▽

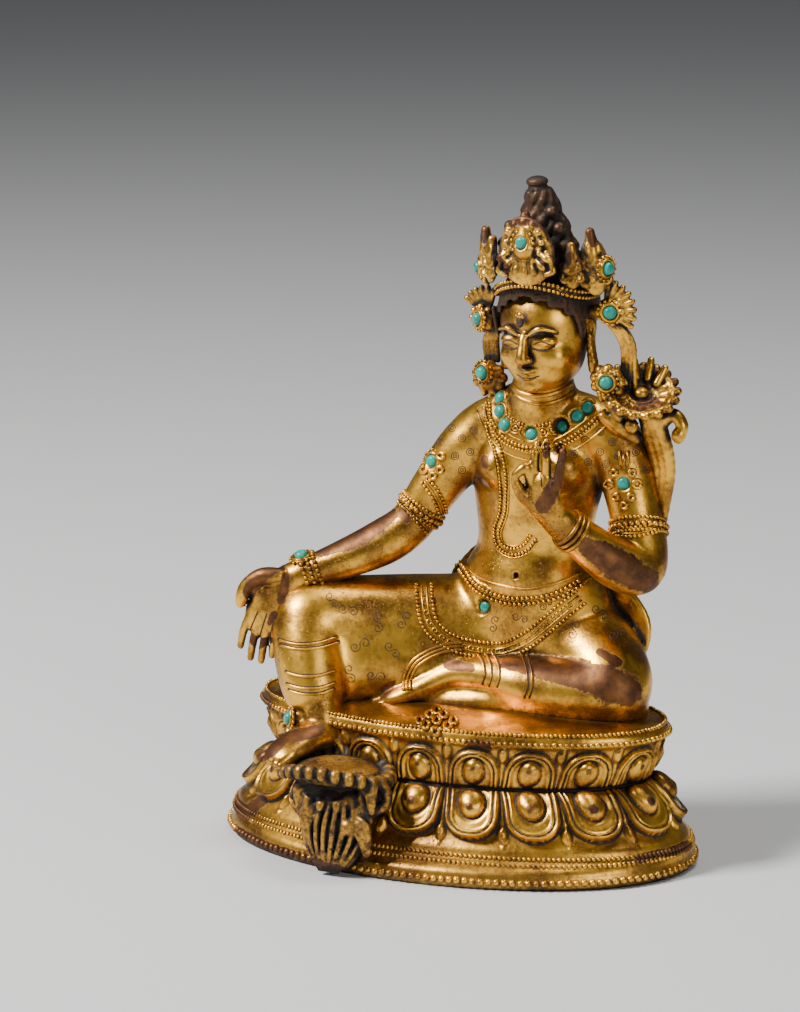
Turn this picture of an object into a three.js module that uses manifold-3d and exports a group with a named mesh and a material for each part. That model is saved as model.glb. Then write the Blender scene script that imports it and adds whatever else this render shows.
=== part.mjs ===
// A small gilt copper figure of a seated Tara in the pose of royal ease, cast in one with its double lotus
// plinth and the lotus under the right foot. Turquoise cabochons are inlaid in sunk seats.
// Millimetres, +Z up, the front towards -Y. The origin is the middle of the plinth's underside.
import * as THREE from "three";
import { mergeVertices } from "three/addons/utils/BufferGeometryUtils.js";
import Module from "manifold-3d";

const wasm = await Module();
wasm.setup();

// Plinth
const PLINTH_HALF_WIDTH = 52.6;
const PLATE_HALF_WIDTH = 45.6;
const WAIST_HALF_WIDTH = 41.2;
const FOOT_DEPTH_RATIO = 0.61; // depth over width of the outline at the floor
const RIM_DEPTH_RATIO = 0.54; // at the middle rim
const PLATE_DEPTH_RATIO = 0.49; // and at the plate
const PLATE_HEIGHT = 29.2; // the edge that carries the beads
const PLATE_SHIFT = 0.85; // the plate and the figure are cast this far towards +X
const CUSHION_RISE = 2.2; // the seat swells above the plate's edge
const FOOT_RIM_HEIGHT = 3;
const MIDDLE_RIM_HEIGHT = 6.2;
const PETAL_FOOT_HEIGHT = 10.4;
const WAIST_HEIGHT = 18.3;
// Petals
const PETAL_COUNT = 18;
const LOWER_PETAL_SWELL = 2.4;
const UPPER_PETAL_SWELL = 1.5;
// Figure
const FIGURE_HEIGHT = 112.7; // from the seat to the top of the chignon
const FIGURE_SCALE = FIGURE_HEIGHT / 113.6; // the pose below is written for the second of these heights
const SEAT_SINK = 0.7; // from the plate's edge down to the foot of the pose
const SEAT_HEIGHT = PLATE_HEIGHT - SEAT_SINK;
const BACK_RISE = 0.032; // the casting leans forward: its height grows by this share towards the back
const LEFT_FALL = 0.014; // and falls by this share towards +X
// Stones
const STONE_RADIUS = 1.45;
const STONE_HEIGHT = 1.7;
const STONE_CLEARANCE = 0.3; // under and round each stone, where its setting wax is
const STONE_SEAT_DEPTH = 0.7; // from the skin down to the seat's floor
const STONE_SIDES = 6;

const GOLD = new THREE.MeshStandardMaterial({ color: 0xc9973a, roughness: 0.32, metalness: 1 });
const TURQUOISE = new THREE.MeshStandardMaterial({ color: 0x1fa08c, roughness: 0.35, metalness: 0 });

const vector = (x, y, z) => new THREE.Vector3(x, y, z);
const posed = (x, y, z) =>
  vector(x, y, z + BACK_RISE * y - LEFT_FALL * x)
    .multiplyScalar(FIGURE_SCALE)
    .add(vector(PLATE_SHIFT, 0, SEAT_HEIGHT));
const posedSize = (size) => size * FIGURE_SCALE;
const mix = (a, b, t) => a + (b - a) * t;

// Solids

function solid(geometry) {
  const bare = geometry.index ? geometry.toNonIndexed() : geometry.clone();
  const points = new THREE.BufferGeometry().setAttribute("position", bare.getAttribute("position"));
  const merged = mergeVertices(points, 1e-4);
  const triVerts = new Uint32Array(merged.index.array);
  const made = (order) =>
    new wasm.Manifold(
      new wasm.Mesh({ numProp: 3, vertProperties: merged.attributes.position.array, triVerts: order }),
    );
  const first = made(triVerts);
  if (first.volume() > 0) return first;
  const turned = triVerts.slice();
  for (let i = 0; i < turned.length; i += 3) [turned[i + 1], turned[i + 2]] = [turned[i + 2], turned[i + 1]];
  return made(turned);
}

function geometryOf(manifold) {
  const mesh = manifold.getMesh();
  const points = new Float32Array(mesh.numVert * 3);
  for (let i = 0; i < mesh.numVert; i++) {
    points.set(mesh.vertProperties.subarray(i * mesh.numProp, i * mesh.numProp + 3), i * 3);
  }
  const geometry = new THREE.BufferGeometry();
  geometry.setAttribute("position", new THREE.BufferAttribute(points, 3));
  geometry.setIndex(new THREE.BufferAttribute(mesh.triVerts, 1));
  return geometry;
}

const joined = (pieces) => pieces.reduce((all, piece) => all.add(piece));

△

Exercise description
Reproduce verbatim only this range: the first line of the material through the line that contains "wasm.setup();", inclusive.

Task output
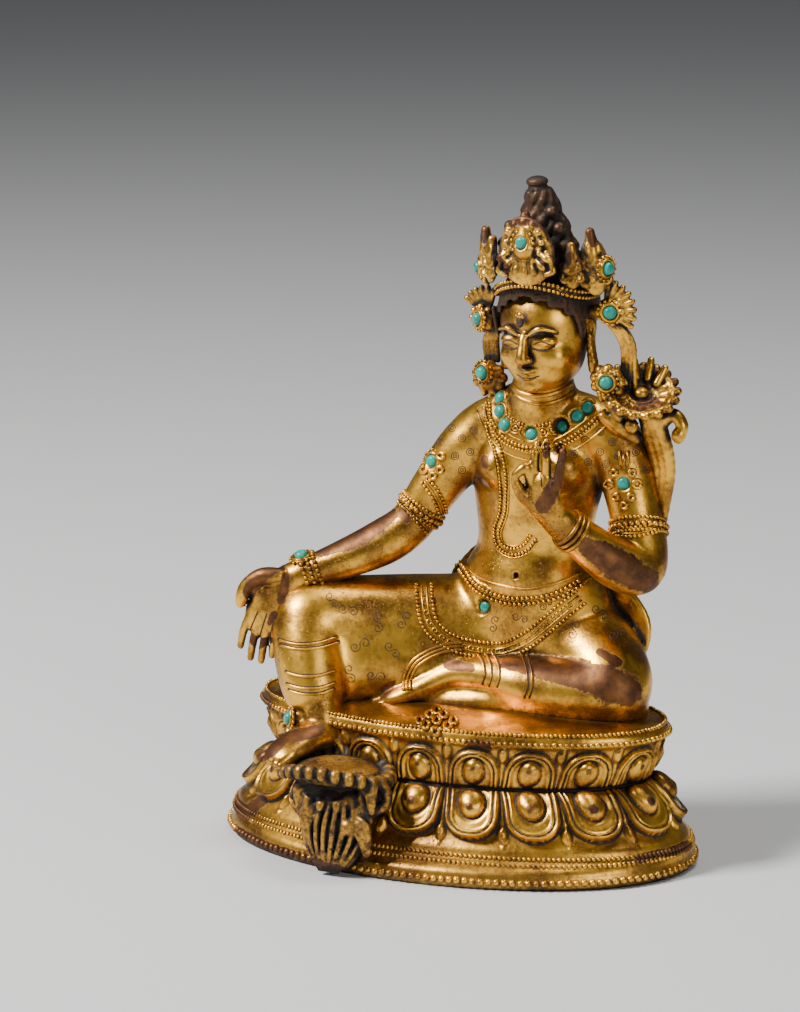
Turn this picture of an object into a three.js module that uses manifold-3d and exports a group with a named mesh and a material for each part. That model is saved as model.glb. Then write the Blender scene script that imports it and adds whatever else this render shows.
=== part.mjs ===
// A small gilt copper figure of a seated Tara in the pose of royal ease, cast in one with its double lotus
// plinth and the lotus under the right foot. Turquoise cabochons are inlaid in sunk seats.
// Millimetres, +Z up, the front towards -Y. The origin is the middle of the plinth's underside.
import * as THREE from "three";
import { mergeVertices } from "three/addons/utils/BufferGeometryUtils.js";
import Module from "manifold-3d";

const wasm = await Module();
wasm.setup();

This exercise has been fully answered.